- Culture
- 16 Jan 07
Mexican maestro Alejandro González Iñárritu hasn’t wasted any time capitalising on the critical and commercial success of Amores Perros and 21 Grams. Babel, starring Brad Pitt and Cate Blanchett, is being hailed as another masterpiece.
ormally when you enter a suite in London’s Soho Hotel, you expect to find the occupant enjoying one of the mini smoked salmon bagels or some such press junket delicacy. So I’m slightly taken aback when, walking into Alejandro González Iñárritu’s room, I find the director in the middle of his yoga exercises.
“I have to do these in my spare minutes,” he says, getting up from a stretch that ought to require a medieval instrument of torture.
We should not be surprised that the Mexican filmmaker isn’t one for indolence or having grapes peeled by the concierge. A tall, impressive looking fellow – even without the elongation demanded by his fitness regime – it’s hard to believe that he’s 42, though conversely, his remarkable body of work reads like the resume of a much older gentleman.
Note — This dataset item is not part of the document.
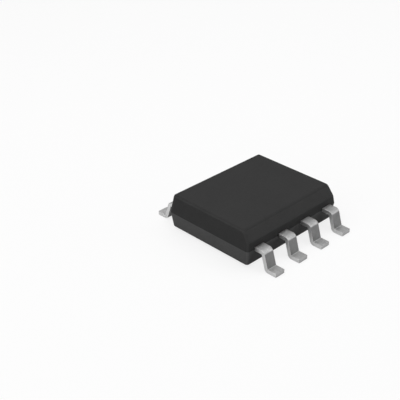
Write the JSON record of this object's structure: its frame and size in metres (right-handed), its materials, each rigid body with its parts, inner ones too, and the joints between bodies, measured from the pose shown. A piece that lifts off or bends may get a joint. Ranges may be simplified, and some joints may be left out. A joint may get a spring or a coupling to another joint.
{
  "type": "power transistor",
  "caption": "Surface-mount power switching transistor: a flat moulded body with gull-wing leads along both long sides, holding a die and its bond wires.",
  "frame": {"origin": "centre of the footprint on the seating plane, where the undersides of the feet lie", "axes": "+X along the body from lead 1 to lead 4; +Y across the leads, from the row of leads 1 to 4 (the side with the long top chamfer) to the row of leads 5 to 8; +Z away from the board"},
  "size_m": [0.005, 0.006, 0.0015],
  "materials": {
    "moulding_compound": "black epoxy moulding compound, fine matte texture from the mould",
    "tinned_leadframe": "copper alloy strip with matte tin plating",
    "solder": "soft solder, dull grey",
    "silicon": "sawn silicon, dark grey",
    "pad_metal": "aluminium metallisation",
    "wire_metal": "bare gold bond wire"
  },
  "bodies": {
    "root": {"moulded_body": "moulding_compound", "drain_leadframe": "tinned_leadframe", "source_leadframe": "tinned_leadframe", "gate_lead": "tinned_leadframe", "die_solder": "solder", "silicon_die": "silicon", "source_pad": "pad_metal", "gate_pad": "pad_metal", "gate_wire": "wire_metal", "source_wire_1": "wire_metal", "source_wire_2": "wire_metal", "source_wire_3": "wire_metal", "source_wire_4": "wire_metal", "source_wire_5": "wire_metal", "source_wire_6": "wire_metal"}
  },
  "joints": []
}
By the time Iñárritu turned 19 in 1984 he had already attained celebrity status on national radio. Between 1998 and 1990, he composed musical scores for six Mexican features, all the while studying film and theatre under Polish auteur Ludwig Margules. During the 1990s, Iñárritu was heading up production at Televisa, Mexico’s most respected television company. His breakthrough as a film director came with 2000’s Amores Perros, a global hit and prizewinner at Cannes written by Iñárritu and Guillermo Arriaga over three years and 36 drafts.
The pair would go on to collaborate on 21 Grams, a compellingly gloomy study of bereavement and loss starring Sean Penn, Benicio Del Toro and Naomi Watts. The strong meat at the heart of the screenplay would ensure Oscar nominations for all three actors. Babel, which completes Arriaga and Iñárritu’s trilogy, has already claimed the Golden Palm and Best Director awards at Cannes. It looks set to be another major contender at the Academy Awards next March having received more Golden Globe nominations than any other film despite stiff competition from Flags Of Our Fathers, Apocalypto and The Departed.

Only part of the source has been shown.